The dark. This is one of the fears I've yet to fully face. I try to find a wall to punch through like last time, but I can't. It's just darkness. There's no end to it. I start to hear whispers around me, one in my ear, the other behind me. Then something screams right in front of my face, and I can't help but shriek. I run away from it, but I rationalize my actions. They can't hurt me. They aren't real. The dark is just playing tricks on me. I take deep breaths and let the whispers grow louder. I slow my breathing and my heart rate and then fall into the next fear: Betrayal.
Eric and Trent are in front of me, laughing loudly. They both have a gun pointed at my head.
"You useless piece of shit," Trent spits, "you are the reason I'm dead. Now it's your turn."
He cocks his gun and his finger teases the trigger. Eric smirks and tightens his grip on his gun as well. They start walking towards me, cornering me in the room. I look around for an escape. There isn't one.
"I'm so sorry Trent. I tried to save you-"
"Shut up. Mom and dad were right. You should've died instead of me." He is about to shoot, and I look at Eric for help. He laughs at me, a deep, brooding laugh.
"You think I would help you? You don't mean anything to me," Eric spits at me.
Tears reach my eyes before I can stop them, and I bite down on my cheek. I need to get out of this.
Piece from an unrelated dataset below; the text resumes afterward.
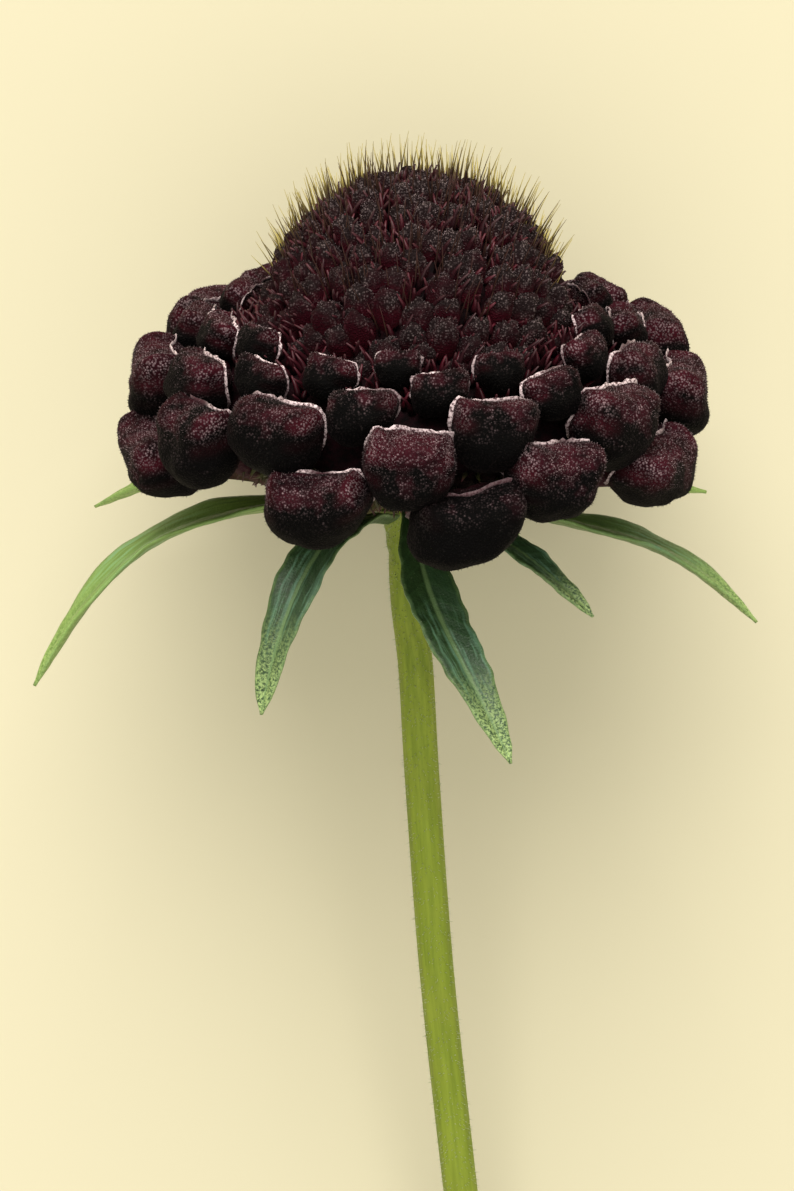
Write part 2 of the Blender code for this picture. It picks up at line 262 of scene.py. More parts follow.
# %% [markdown]
# ## Finishes
# Every finish is worked out by nodes, so it has no picture in it. A small helper builds the node trees:
# it makes a node, sets its values, and joins sockets. Marks kept on the points, such as how far along a
# bristle a point lies, steer the colours, and noise on object coordinates breaks them up.

# %% A helper for finishes
def add_node(tree, kind, inputs=None, **settings):
    """A new node with its settings, whose inputs are joined to a socket or set to a value."""
    made = tree.nodes.new(kind)
    for key, value in settings.items():
        setattr(made, key, value)
    for key, value in (inputs or {}).items():
        if isinstance(value, bpy.types.NodeSocket):
            tree.links.new(value, made.inputs[key])
        else:
            made.inputs[key].default_value = value
    return made


class Finish:
    """A Principled material and short ways to add nodes to it."""

    def __init__(self, name, roughness, colour=None, **values):
        self.material = bpy.data.materials.new(name)
        self.material.use_nodes = True
        self.tree = self.material.node_tree
        self.shader = self.tree.nodes["Principled BSDF"]
        self.shader.inputs["Roughness"].default_value = roughness
        if colour:
            self.shader.inputs["Base Color"].default_value = (*colour, 1)
            self.material.diffuse_color = (*colour, 1)
        for socket, value in values.items():
            self.shader.inputs[socket.replace("_", " ")].default_value = value
        self.place = self.tree.nodes.new("ShaderNodeTexCoord").outputs["Object"]

    def node(self, kind, inputs=None, **settings):
        return add_node(self.tree, kind, inputs, **settings)

    def mark(self, name):
        return self.node("ShaderNodeAttribute", attribute_name=name).outputs["Fac"]

    def noise(self, size, detail=3.0, rough=0.6, place=None):
        """Noise whose grains are about this wide, in metres."""
        return self.node("ShaderNodeTexNoise", {"Vector": place or self.place, "Scale": 1 / size,
                                                "Detail": detail, "Roughness": rough}).outputs["Fac"]

    def range(self, value, low, high, to_low=0.0, to_high=1.0):
        return self.node("ShaderNodeMapRange", {"Value": value, "From Min": low, "From Max": high,
                                                "To Min": to_low, "To Max": to_high}).outputs["Result"]

    def math(self, how, a, b=0.0):
        return self.node("ShaderNodeMath", {0: a, 1: b}, operation=how).outputs[0]

    def times(self, a, b):
        return self.math("MULTIPLY", a, b)

    def mix(self, share, a, b):
        a, b = [c if isinstance(c, bpy.types.NodeSocket) else (*c, 1) for c in (a, b)]
        return self.node("ShaderNodeMix", {0: share, 6: a, 7: b}, data_type="RGBA").outputs[2]

    def colour(self, value):
        self.tree.links.new(value, self.shader.inputs["Base Color"])

    def roughness(self, value):
        self.tree.links.new(value, self.shader.inputs["Roughness"])

    def bump(self, height, distance, strength=1.0):
        made = self.node("ShaderNodeBump", {"Height": height, "Distance": distance, "Strength": strength})
        self.tree.links.new(made.outputs["Normal"], self.shader.inputs["Normal"])


# %% [markdown]
# The skin of a bud is velvet, with painted light and shade in its colour: near black below as painted
# shade, wine red where its upper face would catch the light, and powdered all over with fine pale grains,
# the tips of tiny hairs, painted paler above and dusky below. Black and wine are mixed by a mark that says
# how high on its bud a point lies, which sets how much painted light it gets. The grains are the middles of
# very fine random cells.

# %% Velvet of the buds and knobs
GRAIN_SIZE = 0.125 * MM
# painted shade: the colour of the sunken fold behind a bud's lip
FOLD_SHADE_COLOUR = (0.006, 0.0015, 0.0022)
PLEAT_COLOUR = (0.050, 0.0035, 0.0085)


def velvet(name, black, wine, grain, dusk, reach):
    """Painted light and shade: wine above, black below, and grains pale above and dusky below."""
    skin = Finish(name, 0.78, black, Sheen_Weight=0.02, Sheen_Roughness=0.35, Specular_IOR_Level=0.05)
    skin.shader.inputs["Sheen Tint"].default_value = (0.75, 0.52, 0.56, 1)
    patchy = skin.noise(1.3 * MM, 2.0)
    # painted light and shade: a high point takes the lit wine colour, a low one the shaded black
    high = skin.math("ADD", skin.mark("lift"), skin.range(patchy, 0.35, 0.65, -0.22, 0.22))
    body = skin.mix(skin.range(high, *reach), black, wine)
    # painted shade in the fold behind the lip, where the smaller petals lie deeper
    body = skin.mix(skin.times(skin.mark("fold"), 0.8), body, FOLD_SHADE_COLOUR)
    pleats = skin.times(skin.mark("pleat"), skin.range(patchy, 0.30, 0.55, 0.55, 1.0))
    body = skin.mix(pleats, body, PLEAT_COLOUR)
    cells = skin.node("ShaderNodeTexVoronoi", {"Vector": skin.place, "Scale": 1 / GRAIN_SIZE})
    grains = skin.range(cells.outputs["Distance"], 0.58, 0.18)
    pick = skin.node("ShaderNodeSeparateColor", {0: cells.outputs["Color"]}).outputs[0]
    crest = skin.mark("crest")
    strength = skin.math("POWER", pick, 1.3)
    # painted light: the grains are brighter and paler where a point lies high, dusky where it lies low
    strength = skin.times(strength, skin.range(high, 0.30, 1.08, 0.10, 0.95))
    powder = skin.range(skin.noise(0.7 * MM, 2.0), 0.38, 0.64, 0.22, 1.0)
    strength = skin.times(skin.times(strength, powder), grains)
    # painted highlight: pale grains along the crests
    strength = skin.math("MAXIMUM", strength, skin.times(crest, grains))
    tint = skin.mix(skin.range(high, 0.40, 0.90), dusk, grain)
    skin.colour(skin.mix(strength, body, tint))
    skin.bump(grains, 0.045 * MM, 0.9)
    return skin.material


bud_velvet = velvet("bud_velvet", (0.0007, 0.0005, 0.0005), (0.030, 0.0038, 0.0076), (0.31, 0.21, 0.23),
                    (0.040, 0.034, 0.030), (0.66, 1.12))
knob_velvet = velvet("knob_velvet", (0.018, 0.0010, 0.0033), (0.0090, 0.0050, 0.0053), (0.25, 0.19, 0.19),
                     (0.060, 0.012, 0.019), (0.40, 0.90))
print("velvet is ready")

# %% [markdown]
# ## The buds of the rim
# Each bud is a folded pillow. Its big outer petal wraps the front and the sides, and ends in a lip that
# runs over the top, behind which the smaller petals lie a little deeper, pressed together along a seam. A
# pillow is a ball that is squared off: one formula pushes it toward a block, a second narrows its back
# toward the tube, and small waves keep buds from being alike. The step behind the lip is in the mesh.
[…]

This isn't real. They don't mean this. I get up and take the gun from Eric's hand. I hold it up to my head and shoot myself. At least I will earn points for dignity in this fear.
After I go through seven more fears that I've never faced before, I'm done with the fear landscape. I wake up sweaty, and I wipe my palms on my jeans. I see Four smiling at me, and he gives me a hug.
"Congratulations. You've done the best so far. You're officially finished with initiation!" he says, and I give him a wide grin. An overwhelming sense of relief flows through me. I smile wider as I imagine my life as an official Dauntless member. Patrolling the city, drinking with my friends, spending more time with Eric. Throughout this initiation I've been so focused on getting through that I didn't even think about what life would be like afterward. I think I will finally feel like I belong somewhere. I'll finally have a family I spent my whole life lacking.
The rest of the simulations go by faster than expected, and soon we are all gathered in the dining hall, in front of a large screen that will announce our rankings. Roxxy is next to me and is looking a little better than before. She has a slight look of excitement on her face, and I wrap one of my arms around her shoulders, wanting to share this moment with her.
"Are you ready for this?" She grunts in response. Eric and Max enter the room, and they are whispering seriously to each other. Then Eric steps up to the podium and gives a sharp smile to us, and starts talking.
"Congratulations initiates. You've made it to the end of initiation. To the initiates that didn't make it, just know it's been a pleasure training you. To the initiates that have, welcome to your new life in Dauntless." Eric shuffles away from the screen, and it lights up, showing the names of initiates. I squint my eyes looking for my name and find it.